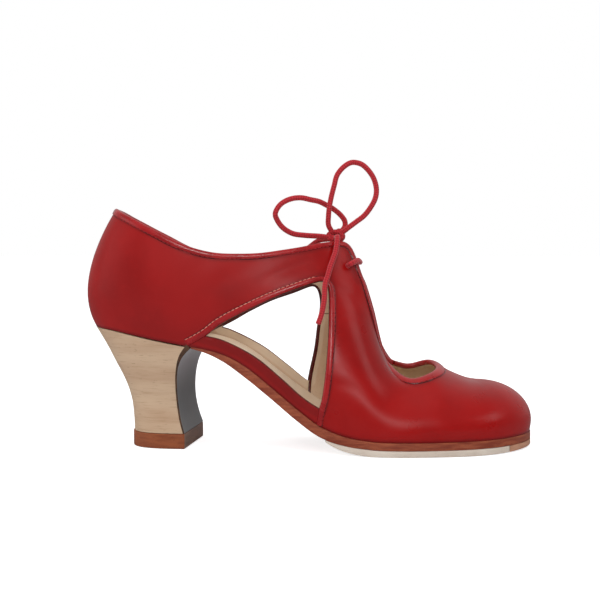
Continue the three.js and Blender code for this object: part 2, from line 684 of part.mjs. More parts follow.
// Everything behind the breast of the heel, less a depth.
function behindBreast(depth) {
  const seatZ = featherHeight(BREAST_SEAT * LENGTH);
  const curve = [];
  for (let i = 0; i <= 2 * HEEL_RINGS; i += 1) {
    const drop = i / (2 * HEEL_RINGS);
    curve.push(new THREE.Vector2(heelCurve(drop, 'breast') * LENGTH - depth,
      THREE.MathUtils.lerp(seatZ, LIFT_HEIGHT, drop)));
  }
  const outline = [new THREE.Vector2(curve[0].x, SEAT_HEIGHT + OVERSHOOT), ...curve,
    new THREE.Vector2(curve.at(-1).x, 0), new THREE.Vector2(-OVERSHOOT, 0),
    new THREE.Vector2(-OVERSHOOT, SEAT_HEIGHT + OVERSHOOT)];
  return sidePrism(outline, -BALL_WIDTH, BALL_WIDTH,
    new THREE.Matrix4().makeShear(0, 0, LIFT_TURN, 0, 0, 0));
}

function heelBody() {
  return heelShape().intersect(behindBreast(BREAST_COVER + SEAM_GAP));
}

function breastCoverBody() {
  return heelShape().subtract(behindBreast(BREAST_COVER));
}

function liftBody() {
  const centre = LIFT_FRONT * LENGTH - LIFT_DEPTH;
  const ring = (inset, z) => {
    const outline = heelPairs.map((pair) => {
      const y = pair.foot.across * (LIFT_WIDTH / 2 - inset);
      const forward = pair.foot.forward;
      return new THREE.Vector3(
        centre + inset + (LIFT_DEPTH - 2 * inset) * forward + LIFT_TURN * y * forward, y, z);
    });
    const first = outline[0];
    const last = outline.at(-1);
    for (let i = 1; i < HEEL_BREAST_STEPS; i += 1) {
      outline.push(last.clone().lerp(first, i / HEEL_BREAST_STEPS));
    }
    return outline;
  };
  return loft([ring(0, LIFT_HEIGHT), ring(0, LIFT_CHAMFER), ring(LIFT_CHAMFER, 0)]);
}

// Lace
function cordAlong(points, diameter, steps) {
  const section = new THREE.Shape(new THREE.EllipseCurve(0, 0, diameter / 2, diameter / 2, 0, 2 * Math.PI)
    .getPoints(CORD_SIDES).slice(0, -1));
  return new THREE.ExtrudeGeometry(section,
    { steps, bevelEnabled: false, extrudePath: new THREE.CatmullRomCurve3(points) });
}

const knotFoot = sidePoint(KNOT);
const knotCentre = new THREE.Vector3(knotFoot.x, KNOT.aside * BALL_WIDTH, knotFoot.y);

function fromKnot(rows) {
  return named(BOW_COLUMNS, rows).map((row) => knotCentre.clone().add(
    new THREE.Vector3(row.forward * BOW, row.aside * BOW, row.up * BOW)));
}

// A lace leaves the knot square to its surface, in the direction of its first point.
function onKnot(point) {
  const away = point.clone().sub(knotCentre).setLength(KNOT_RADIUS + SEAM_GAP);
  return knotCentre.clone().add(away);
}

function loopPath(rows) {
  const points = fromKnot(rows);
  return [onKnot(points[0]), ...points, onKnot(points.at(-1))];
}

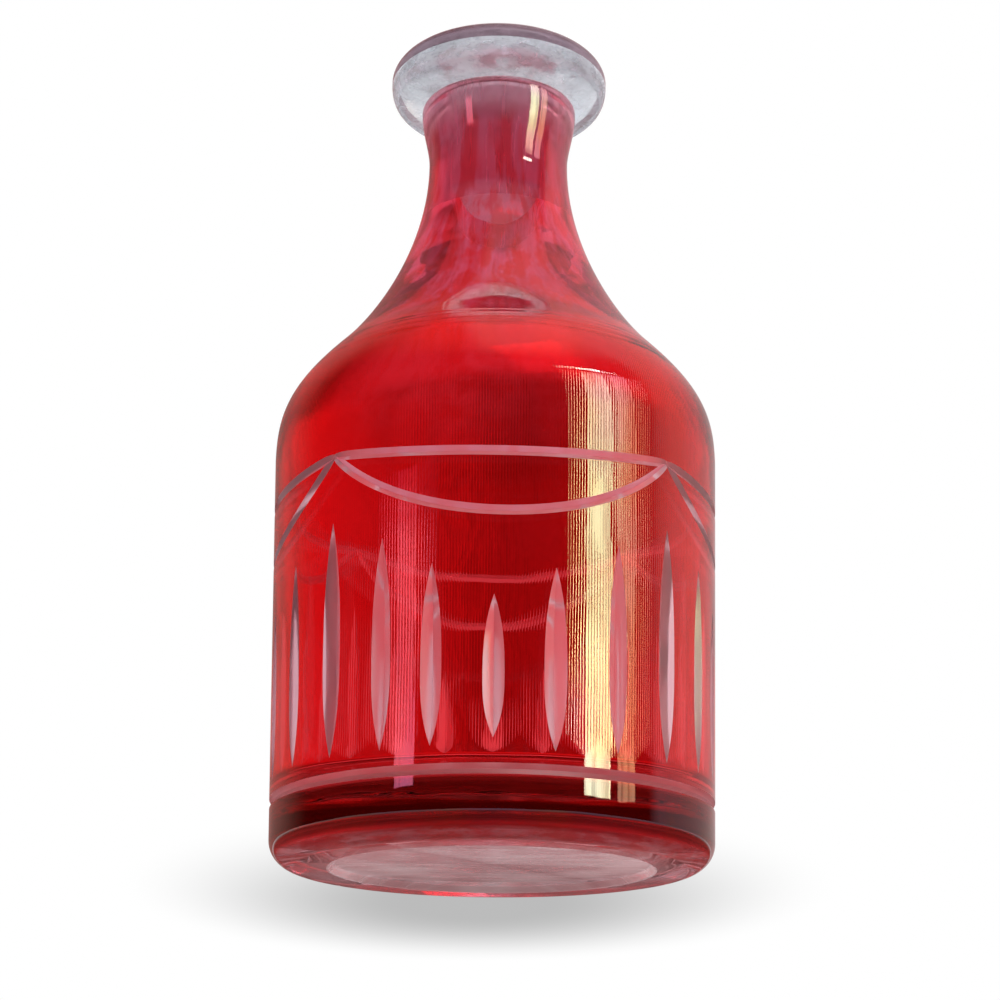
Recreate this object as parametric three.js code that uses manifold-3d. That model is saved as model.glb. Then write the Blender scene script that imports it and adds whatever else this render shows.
--*--
Stated problem
Find the word "this" and list each line it appears in.

Expected answer
Continue the three.js and Blender code for this object: part 2, from line 684 of part.mjs. More parts follow.
Recreate this object as parametric three.js code that uses manifold-3d. That model is saved as model.glb. Then write the Blender scene script that imports it and adds whatever else this render shows.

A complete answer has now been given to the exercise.